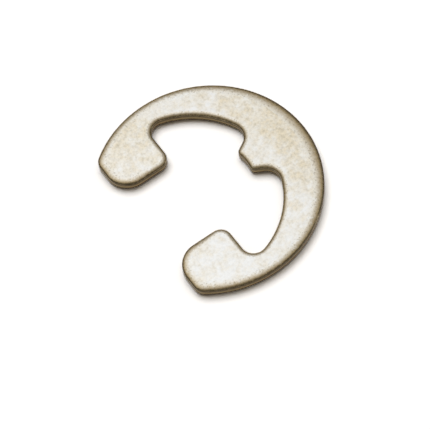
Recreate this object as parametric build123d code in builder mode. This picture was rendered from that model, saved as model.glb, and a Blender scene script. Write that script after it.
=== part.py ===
"""E-style retaining ring for a 1/4 inch shaft, stamped from spring steel sheet.

The ring snaps sideways into a groove: a nose at each side of the mouth and a prong that
faces the mouth grip the bottom of the groove. Between them the rim is relieved along one
arc struck below the ring's centre, so the section is deepest behind the prong and tapers
evenly towards both feet, like a curved beam that flexes without one weak place.

Frame: the shaft's axis is Z, the ring lies on z = 0 with the edge that the punch rolled
over facing up, and the mouth opens towards -Y. All sizes are in millimetres.
"""
import os
from math import sqrt

from build123d import *

# Rim and sheet
rim_diameter = 13.39
sheet = 0.635

# Mouth, feet and noses
mouth_width = 5.2
foot_cut = 2.385
foot_outer_radius = 0.75
foot_inner_radius = 1.44
nose_y = -0.735
nose_radius = 0.715

# Relief pockets between the noses and the prong
relief_radius = 5.46
pocket_radius = 0.775

# Prong that faces the mouth
seat_diameter = 5.35
prong_length = 1.395
prong_tip_width = 1.42
prong_flare = 29.5
prong_root_radius = 0.92
prong_tip_radius = 0.32

# Edges: rolled over by the punch above, broken by tumbling below
rolled_edge_radius = 0.2
broken_edge_radius = 0.15

# The feet lie foot_cut inside the rim's circle, and the relief passes prong_length above
# the seat, so both follow when a circle changes.
rim_radius = rim_diameter / 2
seat_radius = seat_diameter / 2
foot_y = foot_cut - rim_radius
relief_centre_y = seat_radius + prong_length - relief_radius
tip_x = prong_tip_width / 2
tip_y = sqrt(seat_radius**2 - tip_x**2)
hanging = (Align.CENTER, Align.MAX)


def corners(sketch, row):
    """The sketch's corners in one row, counted upwards from the feet, from left to right."""
    return sketch.vertices().group_by(Axis.Y)[row].sort_by(Axis.X)


# The prong ends on the groove's circle, and its flanks open towards the rim.
with BuildSketch() as prong:
    with BuildLine():
        ThreePointArc((-tip_x, tip_y), (0, seat_radius), (tip_x, tip_y))
        left_flank = PolarLine((-tip_x, tip_y), rim_radius, 90 + prong_flare)
        right_flank = PolarLine((tip_x, tip_y), rim_radius, 90 - prong_flare)
        Line(left_flank @ 1, right_flank @ 1)
    make_face()

# The relief and the mouth are one opening, which the prong reaches into.
with BuildSketch() as opening:
    with Locations((0, relief_centre_y)):
        Circle(relief_radius)
    with Locations((0, nose_y)):
        Rectangle(rim_diameter, rim_diameter, align=hanging, mode=Mode.SUBTRACT)
        Rectangle(mouth_width, rim_diameter, align=hanging)
    add(prong.sketch, mode=Mode.SUBTRACT)

# Each round takes its corner away, so the corners are rounded from the top row down.
with BuildSketch() as outline:
    Circle(rim_radius)
    with Locations((0, foot_y)):
        Rectangle(rim_diameter, rim_diameter, align=hanging, mode=Mode.SUBTRACT)
    add(opening.sketch, mode=Mode.SUBTRACT)
    fillet(corners(outline, 3), prong_root_radius)
    fillet(corners(outline, 2), prong_tip_radius)
    fillet(corners(outline, 1)[0::3], pocket_radius)
    fillet(corners(outline, 1)[1:3], nose_radius)
    fillet(corners(outline, 0)[0::3], foot_outer_radius)
    fillet(corners(outline, 0)[1:3], foot_inner_radius)

with BuildPart() as e_clip:
    add(outline.sketch)
    extrude(amount=sheet)
    fillet(e_clip.faces().sort_by(Axis.Z)[-1].edges(), rolled_edge_radius)
    fillet(e_clip.faces().sort_by(Axis.Z)[0].edges(), broken_edge_radius)

e_clip.part.label = "e_clip"
os.makedirs("parts", exist_ok=True)
export_step(e_clip.part, "parts/e_clip.step")
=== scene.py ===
"""Looks of the e clip: a ring stamped from spring steel, tumbled, zinc plated and passivated.

The clip lies flat with the edge that the punch rolled over facing up. Lengths named in
capitals are millimetres and are turned to metres where a mesh is made or the camera is
placed. The lamps' are metres.
"""

import bpy
import numpy as np
from mathutils import Matrix


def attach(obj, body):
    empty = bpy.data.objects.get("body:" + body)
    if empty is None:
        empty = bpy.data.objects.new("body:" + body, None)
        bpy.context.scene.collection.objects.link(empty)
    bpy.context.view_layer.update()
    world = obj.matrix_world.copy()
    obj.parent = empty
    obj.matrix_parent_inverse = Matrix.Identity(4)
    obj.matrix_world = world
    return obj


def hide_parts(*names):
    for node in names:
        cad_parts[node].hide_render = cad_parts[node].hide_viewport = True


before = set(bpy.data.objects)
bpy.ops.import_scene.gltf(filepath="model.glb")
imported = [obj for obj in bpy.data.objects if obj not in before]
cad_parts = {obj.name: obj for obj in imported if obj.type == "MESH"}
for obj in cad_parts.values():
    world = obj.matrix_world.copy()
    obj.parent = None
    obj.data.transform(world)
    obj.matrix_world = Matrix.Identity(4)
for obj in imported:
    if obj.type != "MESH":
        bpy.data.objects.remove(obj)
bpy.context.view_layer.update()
MM = 0.001

# The stamping: the shaft's axis is at the origin and the mouth opens towards -Y
RIM_RADIUS = 6.695
SHEET = 0.635
MOUTH_WIDTH = 5.2
FOOT_Y = -4.31
FOOT_OUTER_RADIUS = 0.75
FOOT_INNER_RADIUS = 1.44
NOSE_Y = -0.735
NOSE_RADIUS = 0.715
RELIEF_RADIUS = 5.46
RELIEF_CENTRE_Y = -1.39
POCKET_RADIUS = 0.775
SEAT_RADIUS = 2.675
PRONG_TIP_WIDTH = 1.42
PRONG_FLARE = np.radians(29.5)
PRONG_ROOT_RADIUS = 0.92
PRONG_TIP_RADIUS = 0.32

# The cut edge. A pair is for the rim and feet, then for the opening. The fringe is the
# strip of flat face along the edge. The opening's fringe and roll stay under the prong
# tip's radius, past which the face would fold. ROLL_CROWN is how much wider the roll is at
# the top of the rim, and SKIN is how far the surface stays inside the nominal outline.
FRINGE = (0.72, 0.3)
ROLL_WIDTH = (0.4, 0.29)
ROLL_DEPTH = (0.128, 0.157)
ROLL_CROWN = 0.3
ROLL_BLEND = 0.5
BURR_RADIUS = 0.098
SKIN = 0.004
STATION_SPACING = 0.06

# The camera: its bearings, its lens, and its reach from a point on the upper face
AZIMUTH, ELEVATION, ROLL = np.radians([63.30, 62.79, 9.62])
RIGHT = np.array([np.cos(AZIMUTH), np.sin(AZIMUTH), 0])
AWAY = np.array([-np.sin(AZIMUTH), np.cos(AZIMUTH), 0])
UP = np.array([0, 0, 1])
LENS, SENSOR_WIDTH = 151.3, 36
CAMERA_REACH = 102.8
CAMERA_AIM = (1.859, -0.792, SHEET)

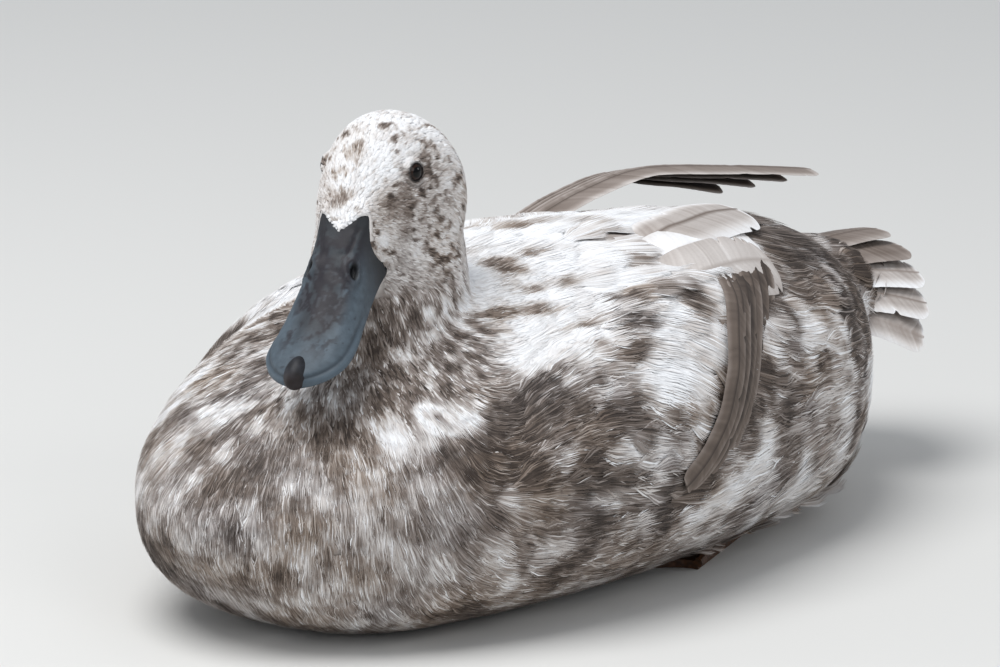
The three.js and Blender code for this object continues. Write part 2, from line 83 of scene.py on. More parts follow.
WING_FRONT_LOW, WING_FRONT_HIGH = (-80, 8), (-56, 46)
WING_REAR_LOW, WING_REAR_HIGH = (-12, -3), (92, 66)
STUMP = {"front": 160, "back": 212, "halfWidth": 36, "halfHeight": 17, "height": 74, "droop": 2}
STUMP_ROOF = 15
FAN = {"count": 9, "root": 172, "root_half_width": 22, "height": 81, "length": 55, "shorter": 0.34,
       "spread": 33,
       "roof": 29, "curve": 1.4, "arch": 2}
FOOT_AT, FOOT_TURN = (47, 44, 0), 6

# ------------------------------------------------------------------ sizes of the looks alone
COAT_DEPTH = {"body": 2.5, "neck": 1.5, "head": 0.45, "face": 0.1}
SKIN_VOXEL = 2.2
LID = {"half_wide": 2.8, "half_high": 2.95}
EYE_FORWARD, EYE_DOWN = 22, -2  # degrees between an eye's axis and the head's side
# How far the feathers of the face reach out over the bill: along its middle, and down each side.
FOREHEAD_WEDGE = {"reach": 7.6, "half_width": 9.3}
CHEEK_EDGE = [[0, -1], [1.6, 0.2], [5.2, 3.2], [9.4, 5.6], [14.7, 6.6], [19.2, 3.9], [23.2, 0.3], [27, -1.5]]


# ------------------------------------------------------------------ small tools
def profile(rows):
    """A smooth curve through the rows of a profile that never overshoots them."""
    xs, ys = np.array(rows, float).T
    rise = np.diff(ys) / np.diff(xs)
    slope = np.zeros(len(xs))
    same = rise[:-1] * rise[1:] > 0
    slope[1:-1][same] = (2 * rise[:-1] * rise[1:])[same] / (rise[:-1] + rise[1:])[same]

    def at(x):
        x = np.clip(x, xs[0], xs[-1])
        i = np.clip(np.searchsorted(xs, x, side="right") - 1, 0, len(xs) - 2)
        span = xs[i + 1] - xs[i]
        t = (x - xs[i]) / span
        ends = ys[i] * (1 + 2 * t) * (1 - t) ** 2 + ys[i + 1] * t * t * (3 - 2 * t)
        return ends + span * t * (1 - t) * (slope[i] * (1 - t) - slope[i + 1] * t)

    return at


def rounding(distance, reach):
    """0 at an end, growing as a quarter circle to 1 at the given distance in from it."""
    d = np.clip(np.asarray(distance, float) / reach, 0, 1)
    return np.sqrt(1 - (1 - d) ** 2)


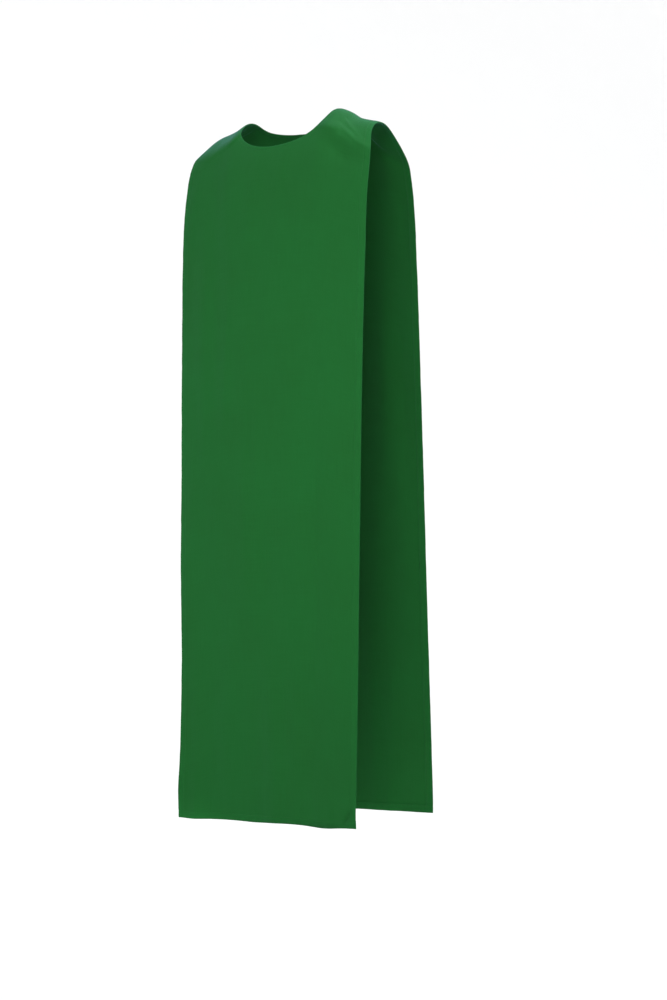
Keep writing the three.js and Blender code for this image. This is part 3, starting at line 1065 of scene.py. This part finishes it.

________________

### REQUIRED WORK:
Copy out only the lines above from the one with "with BuildPart() as" to the one with "bpy.data.objects.remove(obj)", inclusive, exactly as they stand.

### TASK SOLUTION:
with BuildPart() as e_clip:
    add(outline.sketch)
    extrude(amount=sheet)
    fillet(e_clip.faces().sort_by(Axis.Z)[-1].edges(), rolled_edge_radius)
    fillet(e_clip.faces().sort_by(Axis.Z)[0].edges(), broken_edge_radius)

e_clip.part.label = "e_clip"
os.makedirs("parts", exist_ok=True)
export_step(e_clip.part, "parts/e_clip.step")
=== scene.py ===
"""Looks of the e clip: a ring stamped from spring steel, tumbled, zinc plated and passivated.

The clip lies flat with the edge that the punch rolled over facing up. Lengths named in
capitals are millimetres and are turned to metres where a mesh is made or the camera is
placed. The lamps' are metres.
"""

import bpy
import numpy as np
from mathutils import Matrix


def attach(obj, body):
    empty = bpy.data.objects.get("body:" + body)
    if empty is None:
        empty = bpy.data.objects.new("body:" + body, None)
        bpy.context.scene.collection.objects.link(empty)
    bpy.context.view_layer.update()
    world = obj.matrix_world.copy()
    obj.parent = empty
    obj.matrix_parent_inverse = Matrix.Identity(4)
    obj.matrix_world = world
    return obj


def hide_parts(*names):
    for node in names:
        cad_parts[node].hide_render = cad_parts[node].hide_viewport = True


before = set(bpy.data.objects)
bpy.ops.import_scene.gltf(filepath="model.glb")
imported = [obj for obj in bpy.data.objects if obj not in before]
cad_parts = {obj.name: obj for obj in imported if obj.type == "MESH"}
for obj in cad_parts.values():
    world = obj.matrix_world.copy()
    obj.parent = None
    obj.data.transform(world)
    obj.matrix_world = Matrix.Identity(4)
for obj in imported:
    if obj.type != "MESH":
        bpy.data.objects.remove(obj)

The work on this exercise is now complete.